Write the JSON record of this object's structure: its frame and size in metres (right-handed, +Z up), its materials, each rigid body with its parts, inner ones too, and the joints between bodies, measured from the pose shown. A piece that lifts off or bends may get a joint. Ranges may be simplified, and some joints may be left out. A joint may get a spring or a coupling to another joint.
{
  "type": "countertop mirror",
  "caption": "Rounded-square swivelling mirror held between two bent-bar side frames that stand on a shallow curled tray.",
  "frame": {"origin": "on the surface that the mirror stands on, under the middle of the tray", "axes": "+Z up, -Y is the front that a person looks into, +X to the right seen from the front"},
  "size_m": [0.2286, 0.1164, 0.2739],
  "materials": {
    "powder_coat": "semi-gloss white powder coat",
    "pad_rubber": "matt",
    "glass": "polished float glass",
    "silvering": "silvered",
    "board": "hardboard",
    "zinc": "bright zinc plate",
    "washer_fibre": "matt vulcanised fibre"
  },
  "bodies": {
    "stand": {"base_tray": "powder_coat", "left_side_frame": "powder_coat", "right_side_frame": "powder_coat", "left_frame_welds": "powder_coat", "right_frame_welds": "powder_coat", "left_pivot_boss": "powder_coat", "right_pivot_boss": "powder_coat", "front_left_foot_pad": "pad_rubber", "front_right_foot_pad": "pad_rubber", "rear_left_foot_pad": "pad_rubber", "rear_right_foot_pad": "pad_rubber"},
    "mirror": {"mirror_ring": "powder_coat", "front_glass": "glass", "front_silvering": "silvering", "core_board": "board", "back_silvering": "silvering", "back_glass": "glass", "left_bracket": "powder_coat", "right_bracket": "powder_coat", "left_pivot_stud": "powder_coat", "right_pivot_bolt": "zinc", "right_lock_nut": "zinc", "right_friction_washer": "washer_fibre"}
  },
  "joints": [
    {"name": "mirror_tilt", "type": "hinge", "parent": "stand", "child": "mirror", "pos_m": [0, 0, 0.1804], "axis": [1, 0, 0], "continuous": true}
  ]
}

==

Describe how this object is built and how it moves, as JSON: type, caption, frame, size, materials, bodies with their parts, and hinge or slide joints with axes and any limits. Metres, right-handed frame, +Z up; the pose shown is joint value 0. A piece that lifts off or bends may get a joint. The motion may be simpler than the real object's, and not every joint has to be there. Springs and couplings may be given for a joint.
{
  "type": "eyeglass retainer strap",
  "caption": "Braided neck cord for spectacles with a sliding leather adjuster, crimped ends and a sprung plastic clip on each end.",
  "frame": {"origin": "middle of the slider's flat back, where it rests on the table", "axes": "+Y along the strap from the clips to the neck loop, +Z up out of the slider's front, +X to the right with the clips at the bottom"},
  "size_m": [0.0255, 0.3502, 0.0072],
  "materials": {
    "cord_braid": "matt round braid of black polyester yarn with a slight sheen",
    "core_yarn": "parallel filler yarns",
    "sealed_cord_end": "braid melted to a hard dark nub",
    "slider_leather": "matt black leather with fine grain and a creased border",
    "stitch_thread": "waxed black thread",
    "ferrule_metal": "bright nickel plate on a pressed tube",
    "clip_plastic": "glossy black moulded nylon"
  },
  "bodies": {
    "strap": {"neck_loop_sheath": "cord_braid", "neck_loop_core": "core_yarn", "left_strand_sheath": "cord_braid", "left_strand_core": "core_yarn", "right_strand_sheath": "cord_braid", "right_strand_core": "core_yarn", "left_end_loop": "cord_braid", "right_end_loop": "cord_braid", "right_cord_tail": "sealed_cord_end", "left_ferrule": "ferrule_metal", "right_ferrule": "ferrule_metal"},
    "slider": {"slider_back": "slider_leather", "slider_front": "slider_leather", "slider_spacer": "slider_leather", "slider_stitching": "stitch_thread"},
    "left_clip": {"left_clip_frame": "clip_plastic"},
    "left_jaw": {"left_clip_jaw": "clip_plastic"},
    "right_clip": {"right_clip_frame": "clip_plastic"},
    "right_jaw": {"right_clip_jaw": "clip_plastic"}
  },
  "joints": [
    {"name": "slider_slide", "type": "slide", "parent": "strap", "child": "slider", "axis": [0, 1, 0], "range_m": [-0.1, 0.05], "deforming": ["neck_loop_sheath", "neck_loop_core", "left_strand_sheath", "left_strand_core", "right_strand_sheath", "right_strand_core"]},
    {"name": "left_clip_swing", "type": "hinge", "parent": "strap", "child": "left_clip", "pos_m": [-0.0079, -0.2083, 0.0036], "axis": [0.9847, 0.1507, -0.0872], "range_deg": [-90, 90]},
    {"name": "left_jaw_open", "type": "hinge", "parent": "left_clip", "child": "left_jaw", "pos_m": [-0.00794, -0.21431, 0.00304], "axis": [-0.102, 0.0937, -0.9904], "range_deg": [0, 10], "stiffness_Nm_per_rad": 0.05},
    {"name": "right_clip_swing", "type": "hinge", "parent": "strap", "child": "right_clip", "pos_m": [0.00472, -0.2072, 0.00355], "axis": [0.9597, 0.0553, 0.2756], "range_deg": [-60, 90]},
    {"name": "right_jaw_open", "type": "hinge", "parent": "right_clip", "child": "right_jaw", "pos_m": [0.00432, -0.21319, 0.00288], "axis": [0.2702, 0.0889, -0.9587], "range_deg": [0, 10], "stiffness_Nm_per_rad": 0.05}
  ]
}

---

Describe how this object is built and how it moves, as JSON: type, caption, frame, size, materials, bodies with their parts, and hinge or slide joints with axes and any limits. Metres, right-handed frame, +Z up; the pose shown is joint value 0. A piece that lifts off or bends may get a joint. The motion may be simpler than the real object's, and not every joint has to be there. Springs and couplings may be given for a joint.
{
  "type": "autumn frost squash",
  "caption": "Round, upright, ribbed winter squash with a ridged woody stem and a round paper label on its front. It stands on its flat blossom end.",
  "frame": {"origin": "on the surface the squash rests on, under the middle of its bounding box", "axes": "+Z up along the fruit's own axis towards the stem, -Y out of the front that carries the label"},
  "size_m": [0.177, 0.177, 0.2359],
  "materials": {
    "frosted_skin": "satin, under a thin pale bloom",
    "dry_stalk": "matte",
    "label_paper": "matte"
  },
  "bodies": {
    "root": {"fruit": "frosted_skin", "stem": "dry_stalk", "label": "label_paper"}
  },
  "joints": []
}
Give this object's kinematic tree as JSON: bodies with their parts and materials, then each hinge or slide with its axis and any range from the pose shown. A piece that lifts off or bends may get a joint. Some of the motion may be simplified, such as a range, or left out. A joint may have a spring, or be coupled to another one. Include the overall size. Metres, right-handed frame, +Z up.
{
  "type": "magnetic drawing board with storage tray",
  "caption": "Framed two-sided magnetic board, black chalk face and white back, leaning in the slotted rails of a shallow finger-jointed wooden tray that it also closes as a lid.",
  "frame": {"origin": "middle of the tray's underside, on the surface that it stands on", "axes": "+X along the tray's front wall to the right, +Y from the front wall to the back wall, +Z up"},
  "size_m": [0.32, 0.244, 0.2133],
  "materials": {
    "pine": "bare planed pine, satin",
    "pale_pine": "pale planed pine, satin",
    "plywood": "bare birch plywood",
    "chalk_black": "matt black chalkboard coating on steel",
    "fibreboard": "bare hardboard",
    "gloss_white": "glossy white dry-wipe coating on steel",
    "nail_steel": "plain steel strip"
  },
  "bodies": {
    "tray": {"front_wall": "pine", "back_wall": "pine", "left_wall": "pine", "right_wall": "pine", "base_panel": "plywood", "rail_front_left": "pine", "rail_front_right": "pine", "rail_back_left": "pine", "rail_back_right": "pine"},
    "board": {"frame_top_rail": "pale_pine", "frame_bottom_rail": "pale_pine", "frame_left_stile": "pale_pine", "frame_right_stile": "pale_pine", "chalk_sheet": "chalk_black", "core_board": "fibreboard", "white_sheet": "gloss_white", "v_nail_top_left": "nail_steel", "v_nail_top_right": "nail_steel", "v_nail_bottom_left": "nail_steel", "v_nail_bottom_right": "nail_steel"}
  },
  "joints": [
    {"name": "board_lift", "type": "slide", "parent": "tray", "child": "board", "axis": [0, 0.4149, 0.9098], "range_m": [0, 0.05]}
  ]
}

* **Set problem**:
Check the data for the word "between" and pull out the lines that have it.

* **The answer**:
Write the JSON record of this object's structure: its frame and size in metres (right-handed, +Z up), its materials, each rigid body with its parts, inner ones too, and the joints between bodies, measured from the pose shown. A piece that lifts off or bends may get a joint. Ranges may be simplified, and some joints may be left out. A joint may get a spring or a coupling to another joint.
  "caption": "Rounded-square swivelling mirror held between two bent-bar side frames that stand on a shallow curled tray.",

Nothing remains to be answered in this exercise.